Before even worrying about health care, do you have a "ticket" into Spain? That is, are you or your spouse EU citizens? Will you be able to meet the visa requirements to live here? If so - great! ¡Bienvenidos!

I'm not sure how the pre-existing conditions bit works here in Spain. However, I've had very good luck with my Mapfre health insurance. I don't think there's any sort of health coverage "transfer" between countries for *residents* (I specify because there might be for *visitors*). 

PLEASE don't make the mistake of travelling anywhere without insurance. I thought I could get by the three months I was visiting home this summer, and ended up with a nasty dog bite and hospital bill - I'm still not sure which was more painful. And for the uninsured in Spain, it's a similar story. My point is, you NEVER know when something could happen. Don't make this mistake, especially when private insurance in Spain is relatively cheap. (At 25 years old, I pay around 50 eur a month.)



EDIT: I just thought about this as I re-read your post and the comment about universal health care in Canada. If the private plan you choose works like mine does, you'll be 100% paid for if you go to the clinics they recommend. However, I don't think you have access to the state system. (Please, someone correct me if I'm wrong!) There's two systems in Spain: public and private. Public tends to have the same "problems" we see in Canada. Namely, waitlists. Private, while much quicker, doesn't necessarily have the same facilities/equipment as the public system. So, many Spanish take advantage of both systems, depending on what is ailing them. It's the famous "two-tier health care."


----------



## Alcalaina (Aug 6, 2010)

jpperry57 said:


> Hi,
> 
> I'm a new member of this forum. I'm Canadian, 53 years old, with diabetes and depression. I'll be retiring with my husband within 2 years, and I'm thinking about Spain as a permanent home. Can anyone offer some suggestions as health insurance? Which companies, if any, offer private health insurance to non EU retirees with pre-existing conditions? Can I buy in to the Spanish public health-care system? If I choose not to buy health insurance at all, what is the out of pocket cost of doctor's visits and hospital beds? We have universal health care in Canada: Can I "transfer" my health care coverage to Spain? Thanks to anyone who can help me with these questions.

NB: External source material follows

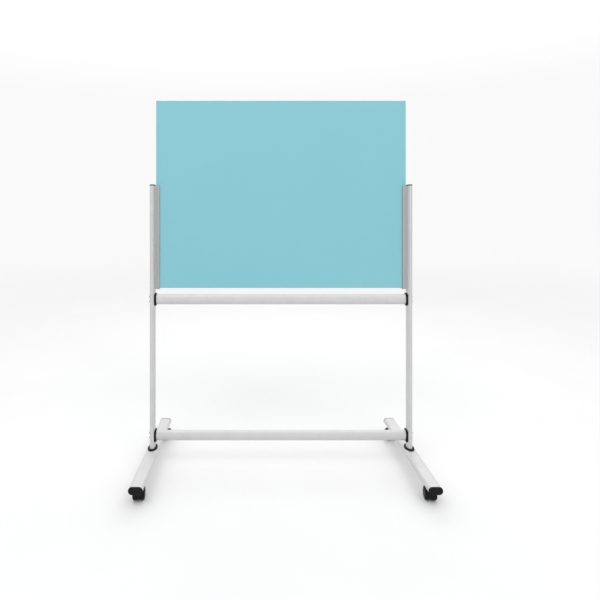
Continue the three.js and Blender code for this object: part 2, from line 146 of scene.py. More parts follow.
def flat_oval(width, height, arc=20, straight=6):
    """An outline of two half circles joined by straight sides, along its first axis."""

    def outline(offset):
        radius = height / 2 + offset
        reach = (width - height) / 2
        points = []
        for centre, start in ((reach, -TAU / 4), (-reach, TAU / 4)):
            for i in range(arc + 1):
                angle = start + TAU / 2 * i / arc
                points.append((centre + radius * math.cos(angle), radius * math.sin(angle)))
            side = -1 if centre > 0 else 1
            for i in range(1, straight):
                points.append((side * -reach + side * 2 * reach * i / straight, -side * radius))
        return points

    return outline


def rounded_box(half_u, half_v, corner, arc=8, straight=6):
    """An outline of a rectangle with round corners. An inset past the corners shrinks it to its middle."""

    def outline(offset):
        inset = max(offset, 1 * MM - corner)
        shrink = (half_u + offset) / (half_u + inset)
        radius = corner + inset
        corners = []
        for k, (side_u, side_v) in enumerate(((1, -1), (1, 1), (-1, 1), (-1, -1))):
            for i in range(arc + 1):
                angle = TAU / 4 * (k - 1 + i / arc)
                u = side_u * (half_u - corner) + radius * math.cos(angle)
                v = side_v * (half_v - corner) + radius * math.sin(angle)
                corners.append(Vector((u, v)) * shrink)
        points = []
        for i, point in enumerate(corners):
            points.append(point)
            if i % (arc + 1) == arc:
                following = corners[(i + 1) % len(corners)]
                points += [point.lerp(following, j / straight) for j in range(1, straight)]
        return points

    return outline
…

Hello and welcome. My husband and I are covered by the EU reciprocal health cover, but in addition we are members of a "Centro Medico", a private clinic with its own general doctors and specialists. This costs 9 euros a month for both of us and we can visit the doctor at any time, the same day, without charge. If we want to see a specialist it costs 20 euros for the first visit and 16 thereafter. There is no problem with pre-existing conditions, but you would have to pay full price for prescriptions. You might find it cheaper to get these on the internet.

If you can´t find an insurance policy that covers pre-existing conditions, it might be an option for you to get emergency cover via an insurance company, and join a Centro Medico as described above for your day-to.day needs.

We are about the same age as you and were quoted 1500 euros a year for private insurance with Sanitas (this was before we discovered we didn´t need it).

Hope that´s useful - best of luck!


----------



## jpperry57 (Dec 28, 2010)

halydia said:


> Before even worrying about health care, do you have a "ticket" into Spain? That is, are you or your spouse EU citizens? Will you be able to meet the visa requirements to live here? If so - great! ¡Bienvenidos!
> 
> I'm not sure how the pre-existing conditions bit works here in Spain. However, I've had very good luck with my Mapfre health insurance. I don't think there's any sort of health coverage "transfer" between countries for *residents* (I specify because there might be for *visitors*).
> 
> ...



Thank you for your response. Yes, it is a good idea to be cautious!


----------



## jpperry57 (Dec 28, 2010)

Alcalaina said:


> Hello and welcome. My husband and I are covered by the EU reciprocal health cover, but in addition we are members of a "Centro Medico", a private clinic with its own general doctors and specialists. This costs 9 euros a month for both of us and we can visit the doctor at any time, the same day, without charge. If we want to see a specialist it costs 20 euros for the first visit and 16 thereafter. There is no problem with pre-existing conditions, but you would have to pay full price for prescriptions. You might find it cheaper to get these on the internet.
> 
> If you can´t find an insurance policy that covers pre-existing conditions, it might be an option for you to get emergency cover via an insurance company, and join a Centro Medico as described above for your day-to.day needs.
> 
> ...


Your suggestion sound very practical, and very reasonable. Thank you very much!


----------